| SUPPLIED RECORDS |

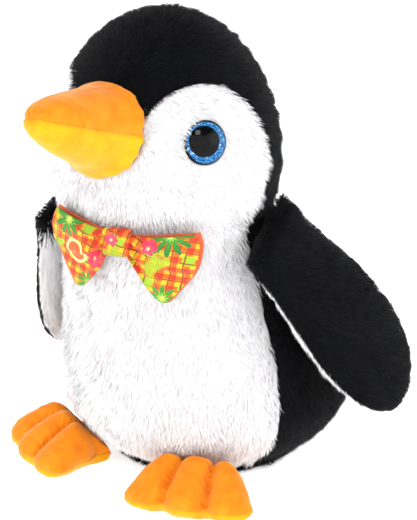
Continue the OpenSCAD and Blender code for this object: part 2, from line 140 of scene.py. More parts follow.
class StageSettings(bpy.types.PropertyGroup):
    """Floor, lights and camera."""

    azimuth: FloatProperty(
        name="Camera azimuth", description="How far round the toy's left side the camera stands",
        default=math.radians(36), subtype="ANGLE", unit="ROTATION")
    elevation: FloatProperty(
        name="Camera elevation", description="How far above the level the camera looks down from",
        default=math.radians(18), subtype="ANGLE", unit="ROTATION")
    distance: length_setting("Camera distance", "From the camera to the toy's middle", 2.0, 0.5, 5)


def settings():
    return bpy.context.scene.penguin


# ---- Meshes ----

def unit(vectors):
    return vectors / np.maximum(np.linalg.norm(vectors, axis=-1, keepdims=True), 1e-12)


def smooth(x):
    x = np.clip(x, 0, 1)
    return x * x * (3 - 2 * x)


def ripple(points, wavelength, seed):
    """Smooth, repeatable unevenness from -1 to 1 whose bumps are about wavelength apart."""
    draw = np.random.default_rng(seed)
    total = np.zeros(len(points))
    for direction, phase in zip(unit(draw.normal(size=(7, 3))), draw.uniform(0, math.tau, 7)):
        total += np.sin(points @ direction * math.tau / wavelength + phase)
    return total / 3.5


def mesh_arrays(mesh):
    """A mesh's points and triangles as arrays."""
    mesh.calc_loop_triangles()
    points = np.zeros(len(mesh.vertices) * 3)
    mesh.vertices.foreach_get("co", points)
    triangles = np.zeros(len(mesh.loop_triangles) * 3, int)
    mesh.loop_triangles.foreach_get("vertices", triangles)
    return points.reshape(-1, 3), triangles.reshape(-1, 3)


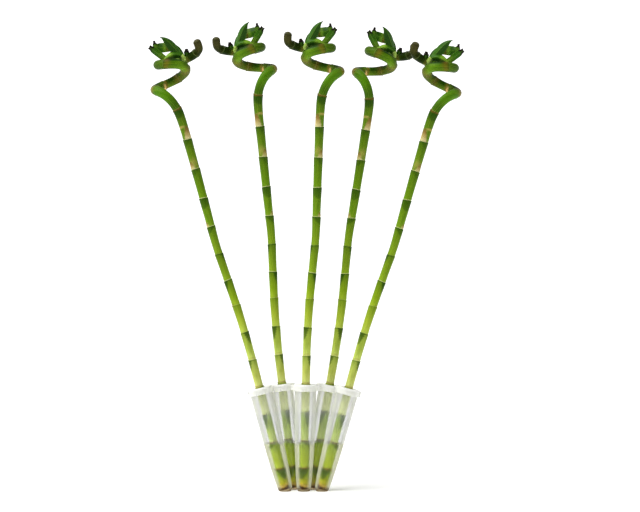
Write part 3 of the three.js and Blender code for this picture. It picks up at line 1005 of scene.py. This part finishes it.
# Frosted plastic: part of the light goes on, bent a little, and the rest is scattered to both
# sides. The frost is heaviest under the collar, and clears where water wets the wall. At the foot
# it is dark brown, painted shade in place of the shade at the bottom and the image of the stem's
# dark cut end seen through it.
def frostedMaterial():
    material, tree = newMaterial("frostedPlastic")
    place = objectPlace(tree)
    level = put(tree, "SeparateXYZ", {0: place}).outputs[2]
    wet, heavy, foot = (ranged(tree, level, *frost[key], 0, 1) for key in ("wet", "heavy", "foot"))
    cloud = noiseOn(tree, place, (70, 70, 30), 3, 0.5)
    fine = noiseOn(tree, place, (2600, 2600, 2600), 2, 0.5)
    milk = ranged(tree, heavy, 0, 1, *frost["milk"])
    milk = times(tree, milk, ranged(tree, wet, 0, 1, 1, frost["wetMilk"]))
    milk = times(tree, milk, ranged(tree, cloud, 0.3, 0.7, 0.9, 1.1))
    slant = put(tree, "LayerWeight", {"Blend": 0.5}).outputs["Facing"]
    milk = maths(tree, "MAXIMUM", milk, ranged(tree, slant, *frost["slant"], 0, frost["rim"]))
    bump = bumped(tree, fine, 0.12, 0.0001)
    white = mixed(tree, cloud, *frost["white"])
    white = coated(tree, white, [(wet, frost["wetWhite"]), (foot, frost["footWhite"])])
    near = output(tree, "BsdfDiffuse", {"Color": white, "Normal": bump})
    far = output(tree, "BsdfTranslucent", {"Color": white, "Normal": bump})
    kinds = ((heavy, "heavySmoke"), (wet, "wetSmoke"), (foot, "footSmoke"))
    smoke = coated(tree, frost["smoke"], [(share, frost[key]) for share, key in kinds])
    sharp = output(tree, "BsdfTransparent", {"Color": smoke})
    soft = output(tree, "BsdfRefraction", {"Color": smoke, "Roughness": 0.6, "IOR": 1.08})
    through = blended(tree, frost["soft"], sharp, soft)
    body = blended(tree, milk, through, blended(tree, 0.5, near, far))
    gloss = {"Color": (0.7, 0.7, 0.7, 1), "Roughness": 0.35, "Normal": bump}
    outside = ranged(tree, put(tree, "NewGeometry").outputs["Backfacing"], 0, 1, 0.5, 0)
    share = times(tree, output(tree, "Fresnel", {"IOR": 1.3, "Normal": bump}), outside)
    surface = blended(tree, share, body, output(tree, "BsdfGlossy", gloss))
    finished(tree, litThrough(tree, surface, frost["lit"]))
    return material


vase = vasePiece(frostedMaterial())
dressed(vase, "vase")
print("vase: made with", len(vase.data.polygons), "faces")


# The collar

collar = {
    "radius": 15.8, "bottom": 130, "top": 138.5, "plate": 2.2, "hole": 7.0, "gap": 0.3,
    "topEdge": 0.9, "bottomEdge": 0.4,
    "lug": {"reach": 17.6, "width": 6, "low": 131, "high": 137.6},
    "link": {"thickness": 7, "low": 131, "high": 137.6},
    "white": [(227, 227, 223), (235, 235, 231)],
}


# One white band: five caps over the tube mouths, joined by links, each with a seat for its tube
# and a hole for its stem. An edge is rounded by a quarter of a circle.
def collarPiece(material):
    radius, bottom, top = (collar[key] for key in ("radius", "bottom", "top"))
    edge, lowEdge = collar["topEdge"], collar["bottomEdge"]
    bow = np.linspace(0, 0.5 * math.pi, 7)
    rise, fall = 1 - np.cos(bow), 1 - np.sin(bow)
    capHeights = np.concatenate([bottom + lowEdge * rise, top - edge * fall])
    capRadii = np.concatenate([radius - lowEdge * fall, radius - edge * rise])
    solids = turnedShells(capHeights, capRadii) + ribShells(**collar["link"])
    lug = collar["lug"]
    for place in fan:
        ends = np.maximum(signs, (0, -1)) * (place["side"] * lug["reach"], lug["width"] / 2)
        rings = standingTube(blockRings(ends, lug["low"], lug["high"]), place)
        solids.append(ringShell(rings, None, place["side"] < 0))
    under = top - collar["plate"]
    seat = outerRadius(tube["mouth"]) + collar["gap"]
    rim = collar["hole"] + edge * rise
    rimHeights = top - edge + edge * np.sin(bow)
    holeHeights = np.concatenate([[bottom - past, under, under], rimHeights, [top + past]])
    holeRadii = np.concatenate([[seat, seat, collar["hole"]], rim, [collar["hole"] + edge]])
    return carved("collarBand", solids, turnedShells(holeHeights, holeRadii), material)


# Milky white plastic that lets light in a little way.
def whiteMaterial():
    material, tree = newMaterial("whitePlastic")
    place = objectPlace(tree)
    cloud = noiseOn(tree, place, (90, 90, 90), 3, 0.5)
    grain = noiseOn(tree, place, (1800, 1800, 1800), 2, 0.5)
    painted(tree, {
        "Base Color": mixed(tree, cloud, *collar["white"]),
        "Roughness": ranged(tree, cloud, 0.3, 0.7, 0.4, 0.5),
        "Normal": bumped(tree, grain, 0.1, 0.0001),
        "Subsurface Weight": 0.8, "Subsurface Radius": (1, 1, 1), "Subsurface Scale": 0.008,
    })
    return material


collarBand = collarPiece(whiteMaterial())
dressed(collarBand, "collar")
print("collar: made with", len(collarBand.data.polygons), "faces")


# The water

water = {
    "level": 61, "sides": 64, "gap": 0.05, "hole": 4.75,
    "climb": 0.8, "reach": 1.3,  # of the surface at wall and stem, and how far out
    # shares of the way from wall to stem with a ring on the surface
    "surface": (0.03, 0.07, 0.12, 0.18, 0.26, 0.36, 0.5, 0.64, 0.74, 0.82, 0.88, 0.93, 0.97),
    # radius and height of the rings over the floor, out from the stem
    "floor": [(6.6, 0), (7.2, 0.12), (7.7, 0.4)],
    "aboveFloor": 0.3, "wallFoot": 0.9, "wallRings": 24, "stemRings": 16,
    "stemStretch": 3,  # points of the stem's route that the water reaches
    "glass": (0.985, 0.99, 0.97, 1),
    "lit": (0.985, 0.99, 0.975, 1),
}


# Level water in a tube, as a tyre of rings: up the wall, in over the surface, which climbs as
# exp(-distance / reach) at wall and stem, down the stem, and out over the floor. Its height
# along a leaning wall is found by repeated correction.
def waterShell(place):
    theta = anglesRound(water["sides"])
    around = np.stack([np.cos(theta), np.sin(theta)], axis=-1)

    def wallAt(heights):
        radii = softRadius(heights) - tube["wall"] - water["gap"]
        return standingTube(atHeight(around * radii[:, None], heights), place)

    def stemAt(heights):
        route = np.array(cane["route"][:water["stemStretch"]], float)
        offset = np.interp(heights, route[:, 2], route[:, 0])
        ring = around * (place["side"] * water["hole"], water["hole"])
        ring[:, 0] += offset
        return standingStem(atHeight(ring, heights), place)

    def reached(surfaceAt, level):
        heights = np.full(water["sides"], float(level))
        for _ in range(6):
            heights = heights + level - surfaceAt(heights)[:, 2]
        return heights

    bottom = tube["floor"] + water["aboveFloor"]
    edge = water["level"] + water["climb"]
    wallTop, stemTop = reached(wallAt, edge), reached(stemAt, edge)
    base = np.full(water["sides"], bottom + water["wallFoot"])
    rising = np.linspace(0, 1, water["wallRings"])
    falling = np.linspace(1, 0, water["stemRings"])
    wall = [wallAt(base + (wallTop - base) * share) for share in rising]
    down = [stemAt(bottom + (stemTop - bottom) * share) for share in falling]
    outer, inner = wall[-1], down[0]
    span = np.linalg.norm(inner - outer, axis=1)
    surface = []
    for share in water["surface"]:
        ring = outer + (inner - outer) * share
        climb = water["climb"] * np.exp(-share * span / water["reach"])
        climb = climb + water["climb"] * np.exp(-(1 - share) * span / water["reach"])
        ring[:, 2] = water["level"] + climb
        surface.append(ring)
    flats = [atHeight(around * radius, bottom + rise) for radius, rise in water["floor"]]
    over = [standingTube(flat, place) for flat in flats]
    return tyreShell(np.stack(wall + surface + down + over))


def waterMaterial():
    material, tree = newMaterial("stillWater")
    glass = output(tree, "BsdfGlass", {"Color": water["glass"], "Roughness": 0.0, "IOR": 1.333})
    finished(tree, litThrough(tree, glass, water["lit"]))
    return material


dressFan("waterIn", "water", waterMaterial(), waterShell)
print("water: made", len(fan))
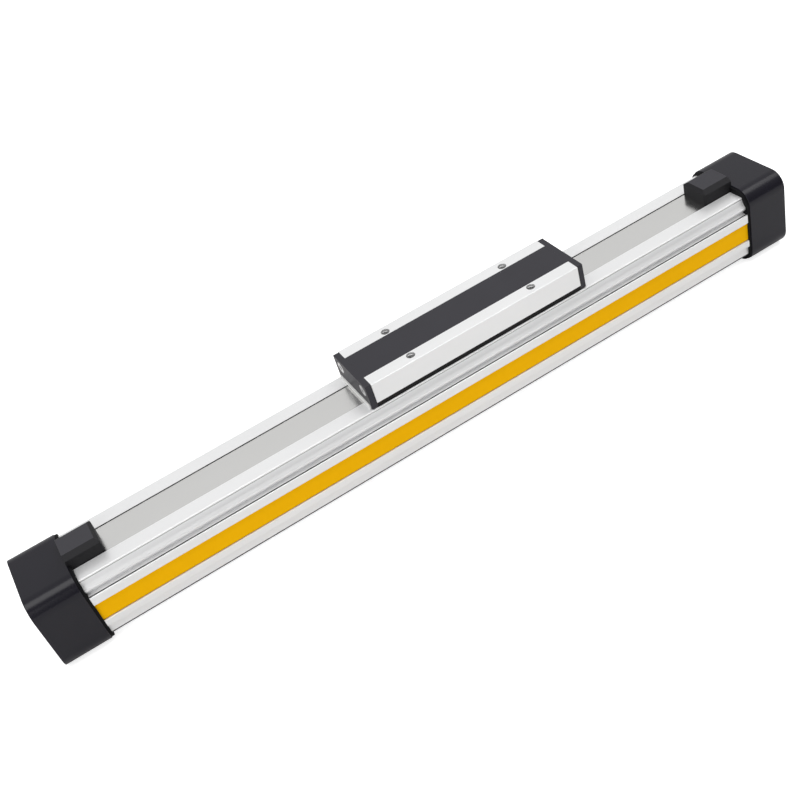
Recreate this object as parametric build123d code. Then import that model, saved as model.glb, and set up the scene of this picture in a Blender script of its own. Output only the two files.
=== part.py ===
from build123d import *

import os
from math import sqrt

# Rodless pneumatic cylinder with a slotted barrel and two sealing bands.
# X runs along the barrel, Y across it, Z up. The origin is on the underside of the two end
# caps, half way along. All sizes are millimetres.

# Travel
stroke = 200.0
carriage_at = 25.0          # the carriage's centre at rest, from the middle of the barrel

# End caps
cap_side = 41.0
cap_length = 22.0
cap_corner = 8.0
cap_edge = 0.3              # rounding of the edges round its two ends
spigot_length = 10.0        # part of the cap that enters the bore
port_r = 4.4                # tapping size of a G1/8 port
port_depth = 12.0
air_passage_r = 2.5
cap_screw_head_r = 4.5
cap_screw_head = 6.0        # height of the head, sunk flush in the cap
cap_screw_r = 2.7
cap_screw_grip = 14.0       # depth of thread in the barrel
mount_thread_r = 2.1        # tapping size of M5, in the heads of the cap screws and in the carriage
mount_thread_depth = 8.0
o_ring_r = 0.85             # radius of the ring's own section
o_ring_groove = 1.8         # depth of its groove below the bore's radius

# Cushioning
boss_r = 4.5                # tube that enters the piston at the end of the stroke
boss_length = 12.0
boss_socket = 6.0
needle_drop = 9.5           # adjusting screw, below the port
needle_r = 2.45
needle_bore_depth = 14.0
needle_tip_r = 0.75
needle_tip = 4.5
bleed_r = 0.9               # drilled passages that the needle throttles
screw_slot = 0.8            # width and depth of a screwdriver slot

# Barrel section
bore_r = 12.5
barrel_inset = 3.0          # the barrel's top and bottom lie this far inside the caps'
lip_inset = 0.5             # and its lips this far inside the caps' sides
top_inset = 3.5             # the other edges of the section, inward from the lips
top_round = 0.5
flank_inset = 1.55
flank_drop = 5.4
flank_round = 1.2
waist_inset = 3.0
waist_drop = 7.8
ledge_drop = 8.8
lip_drop = 8.6
lip_round = 0.4
lip_wall = 0.7              # thickness of the upper lip, at its edge
notch_width = 0.9           # narrow groove between the ledge and the upper lip
notch_depth = 2.0
notch_undercut = 1.2        # it widens under the ledge
notch_shoulder = 0.7
slit_drop = 13.3            # barrel's top to the upper edge of the dovetail groove
slit_height = 10.2
slit_depth = 1.4            # straight mouth of the dovetail groove
dovetail_depth = 3.8
dovetail_flare = 1.7
lower_lip = 3.5
skirt_inset = 1.2
skirt_step = 1.2
foot_inset = 5.2
foot_rise = 3.0
keel_half = 6.0             # shallow relief along the underside
keel_depth = 0.8
slot_half = 3.2             # slot that the yoke's neck runs in
core_r = 2.75               # cores that take the cap screws
core_wall = 1.25            # metal between a core and the barrel's top

# Bands
band_half = 8.2
band_t = 0.4
band_recess = 0.4           # the outer band lies this far below the barrel's top
recess_gap = 0.25           # open line between the band's edge and the barrel
magnet_t = 1.0              # magnetic strips under the outer band
inner_band_half = 5.5
inner_band_t = 0.4
inner_dip = 6.0             # how far the inner band dips to pass through the yoke
band_bend = 30.0            # radius of the outer band where it lifts off and lies down
inner_bend = 25.0

# Side strips
strip_back = 0.7            # the strip's face lies this far inside the lips' edge round the groove
strip_gap = 0.1
strip_edge_gap = 0.35       # open line above and below the strip's face
strip_foot_gap = 0.3        # clearance of the strip's flared edges

# Band clamps
clamp_length = 16.4
clamp_end_gap = 2.6         # left between a wiper and a clamp at the end of the stroke
clamp_height = 7.7          # above the band
clamp_shoulder = 5.9        # height of the side walls
clamp_top_half = 5.5
clamp_top_inset = 1.5       # the top face lies this far inside the end nearer the carriage
clamp_corner = 1.2
clamp_wall = 1.4
clamp_plate_t = 1.8
clamp_screw_r = 1.45
clamp_screw_head_r = 2.7
clamp_screw_head = 2.0
clamp_screw_socket_r = 1.25
clamp_screw_pitch = 7.0

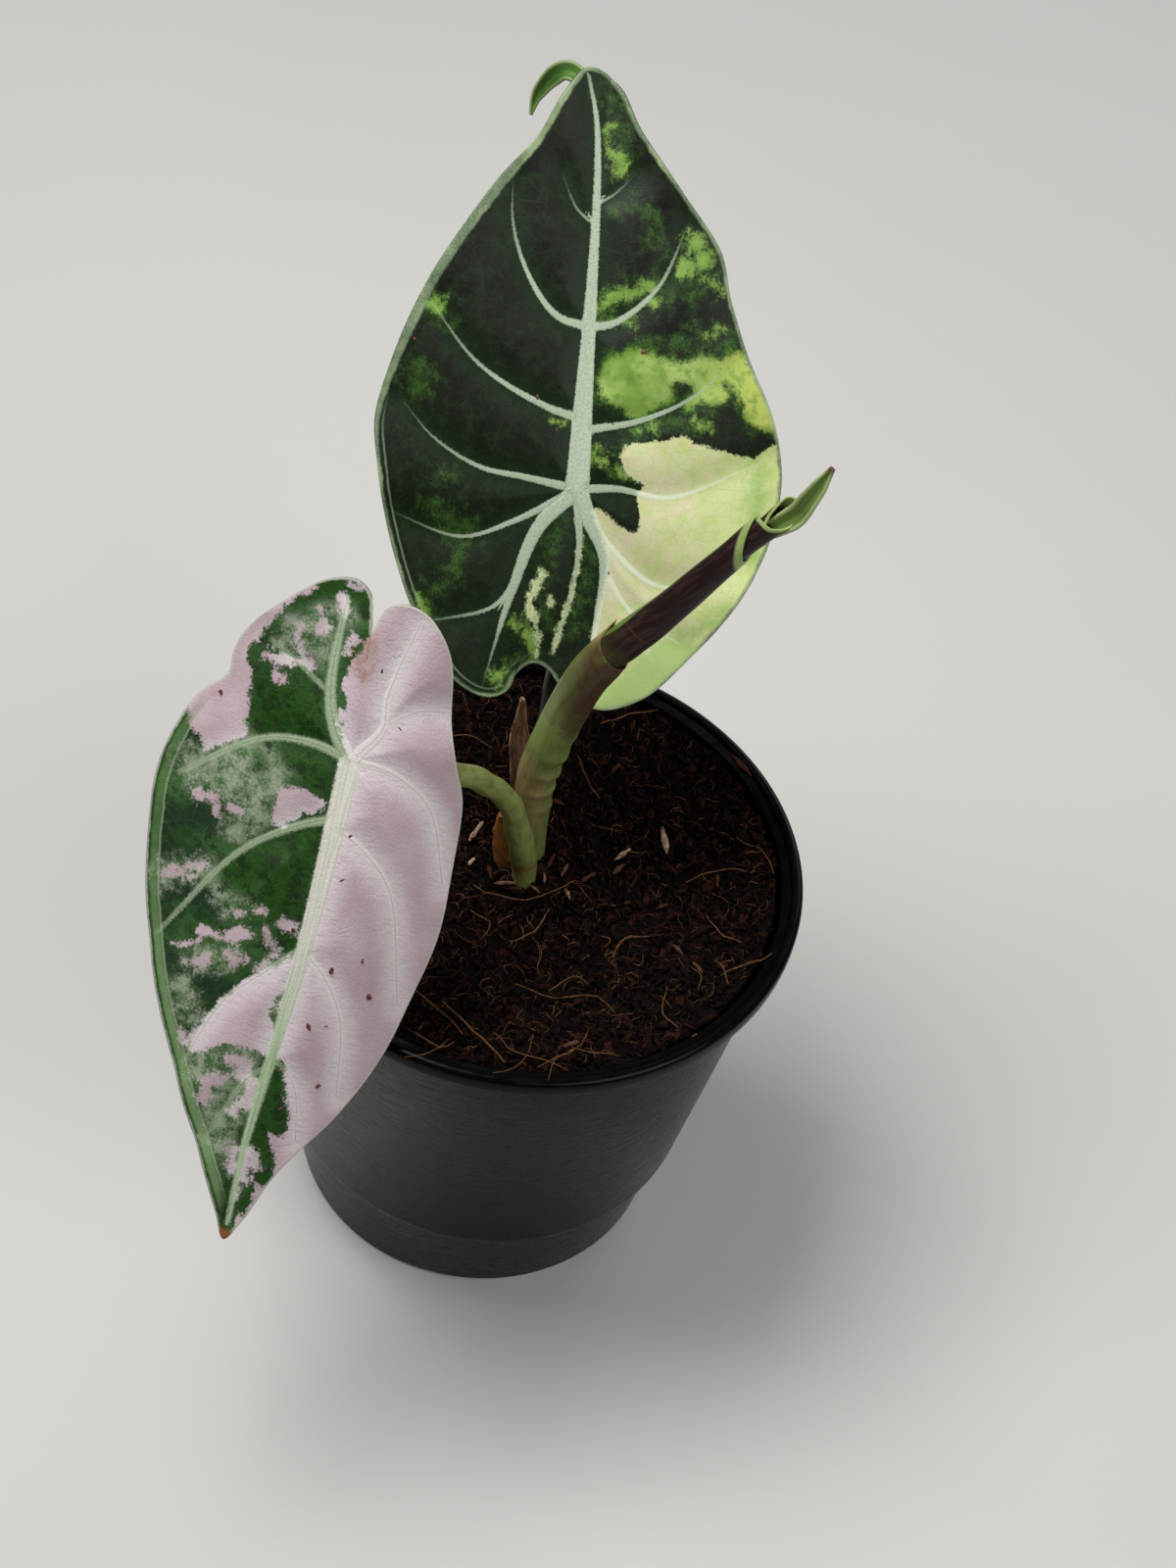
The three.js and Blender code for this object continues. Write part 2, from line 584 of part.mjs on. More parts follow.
add('pot', potGeometry(), 0x101012, 0.35);
add('soil', soilGeometry(), 0x2b1812, 0.95);
add('rhizome', rhizomeGeometry(), 0x5a3d2a, 0.8);
add('back_leaf_stem', sheathGeometry(), 0x8f9a62, 0.5);
add('back_leaf_blade', bladeGeometry(backLeaf, [curledTip()]), 0x24382a, 0.45);
add('new_leaf_rolled', rolledLeafGeometry(), 0x45292d, 0.5);
add('front_leaf_stem', stalk(frontStalk, 26, 12), 0x8fae5e, 0.5);
add('front_leaf_blade', bladeGeometry(frontLeaf), 0xa9a39d, 0.5);
add('dry_sheath', drySheathGeometry(), 0x9a5a22, 0.8);
add('paper_scale', paperScaleGeometry(), 0x84604a, 0.8);

export default group;
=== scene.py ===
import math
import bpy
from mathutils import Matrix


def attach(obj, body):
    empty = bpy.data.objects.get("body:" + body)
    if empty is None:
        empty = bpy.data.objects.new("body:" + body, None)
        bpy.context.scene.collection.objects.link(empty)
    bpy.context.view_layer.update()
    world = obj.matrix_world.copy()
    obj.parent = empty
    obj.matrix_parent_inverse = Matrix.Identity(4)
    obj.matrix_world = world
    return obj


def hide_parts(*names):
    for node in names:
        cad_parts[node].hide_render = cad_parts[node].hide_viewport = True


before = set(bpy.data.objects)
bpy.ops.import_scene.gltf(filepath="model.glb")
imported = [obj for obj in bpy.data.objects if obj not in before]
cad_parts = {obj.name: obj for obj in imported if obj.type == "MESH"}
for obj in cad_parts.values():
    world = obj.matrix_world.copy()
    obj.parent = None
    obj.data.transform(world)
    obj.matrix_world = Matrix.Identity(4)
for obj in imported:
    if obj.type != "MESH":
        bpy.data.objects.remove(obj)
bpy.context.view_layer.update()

# Potted alocasia: two variegated leaves and a rolled new leaf in a black nursery pot.
# Shapes are worked out in millimetres in the frame of the part, and stored in metres.
from types import SimpleNamespace

import bpy
import numpy as np
from mathutils import Matrix, Vector

bpy.ops.object.select_all(action="DESELECT")

MM = 0.001
SEED = 11
BLADE_SPOKES = 396
BLADE_RINGS = 120
CRUMB_COUNT = 9800
LONG_STRANDS = 130
SHORT_STRANDS = 1700

# Driving dimensions, in millimetres
POT_HEIGHT = 80
RIM_RADIUS = 45
WALL = 1.1
LIP_WIDTH = 2
LIP_DEPTH = 3.6
STEP_RADIUS = 36
STEP_HEIGHT = 20.5
FOOT_TOP_RADIUS = 34
FOOT_RADIUS = 32
FLOOR_THICKNESS = 1.6
DRAIN_HOLES = 8
DRAIN_RADIUS = 3.5
DRAIN_CIRCLE = 22
SOIL_TOP = 76
SOIL_GAP = 0.45
BLADE_SKIN = 0.7
QUILT_REACH = 3
THIN_SKIN = 0.3
SIDEWAYS = (1, 0, 0)
WRINKLE_SPACING = 0.8
ROLL_RUN = 43.5
INNER_RUN = 17.05


# Numbers: curves, distances and frames along a path

def unit(vectors):
    vectors = np.asarray(vectors, float)
    return vectors / np.linalg.norm(vectors, axis=-1, keepdims=True)


def smooth(points, count, closed=False):
    """Evenly spaced points on a soft curve through the given ones."""
    points = np.array(points, float)
    if closed:
        padded = np.vstack([points[-1:], points, points[:2]])
    else:
        padded = np.vstack([2 * points[0] - points[1], points, 2 * points[-1] - points[-2]])
    share = np.linspace(0, 1, 24, endpoint=False)[:, None]
    spans = []
    for a, b, c, d in zip(padded, padded[1:], padded[2:], padded[3:]):
        gap_a, gap_b, gap_c = (np.linalg.norm(end - start) ** 0.5
                               for start, end in ((a, b), (b, c), (c, d)))
        leave = ((b - a) / gap_a - (c - a) / (gap_a + gap_b) + (c - b) / gap_b) * gap_b
        arrive = ((c - b) / gap_b - (d - b) / (gap_b + gap_c) + (d - c) / gap_c) * gap_b
        spans.append(
            b + leave * share + (3 * c - 3 * b - 2 * leave - arrive) * share ** 2
            + (2 * b - 2 * c + leave + arrive) * share ** 3
        )
    line = np.vstack(spans + [padded[-2:-1]])
    run = np.concatenate([[0], np.cumsum(np.linalg.norm(np.diff(line, axis=0), axis=1))])
    stops = np.linspace(0, run[-1], count, endpoint=not closed)
    return np.stack([np.interp(stops, run, line[:, i]) for i in range(line.shape[1])], -1)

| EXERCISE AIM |
Starting at the line that contains "add('back_leaf_stem', sheathGeometry(), 0x8f9a62, 0.5);", repeat each line exactly, and stop after the line that contains "bpy.data.objects.remove(obj)".

| SOLUTION TO THE PROBLEM |
add('back_leaf_stem', sheathGeometry(), 0x8f9a62, 0.5);
add('back_leaf_blade', bladeGeometry(backLeaf, [curledTip()]), 0x24382a, 0.45);
add('new_leaf_rolled', rolledLeafGeometry(), 0x45292d, 0.5);
add('front_leaf_stem', stalk(frontStalk, 26, 12), 0x8fae5e, 0.5);
add('front_leaf_blade', bladeGeometry(frontLeaf), 0xa9a39d, 0.5);
add('dry_sheath', drySheathGeometry(), 0x9a5a22, 0.8);
add('paper_scale', paperScaleGeometry(), 0x84604a, 0.8);

export default group;
=== scene.py ===
import math
import bpy
from mathutils import Matrix


def attach(obj, body):
    empty = bpy.data.objects.get("body:" + body)
    if empty is None:
        empty = bpy.data.objects.new("body:" + body, None)
        bpy.context.scene.collection.objects.link(empty)
    bpy.context.view_layer.update()
    world = obj.matrix_world.copy()
    obj.parent = empty
    obj.matrix_parent_inverse = Matrix.Identity(4)
    obj.matrix_world = world
    return obj


def hide_parts(*names):
    for node in names:
        cad_parts[node].hide_render = cad_parts[node].hide_viewport = True


before = set(bpy.data.objects)
bpy.ops.import_scene.gltf(filepath="model.glb")
imported = [obj for obj in bpy.data.objects if obj not in before]
cad_parts = {obj.name: obj for obj in imported if obj.type == "MESH"}
for obj in cad_parts.values():
    world = obj.matrix_world.copy()
    obj.parent = None
    obj.data.transform(world)
    obj.matrix_world = Matrix.Identity(4)
for obj in imported:
    if obj.type != "MESH":
        bpy.data.objects.remove(obj)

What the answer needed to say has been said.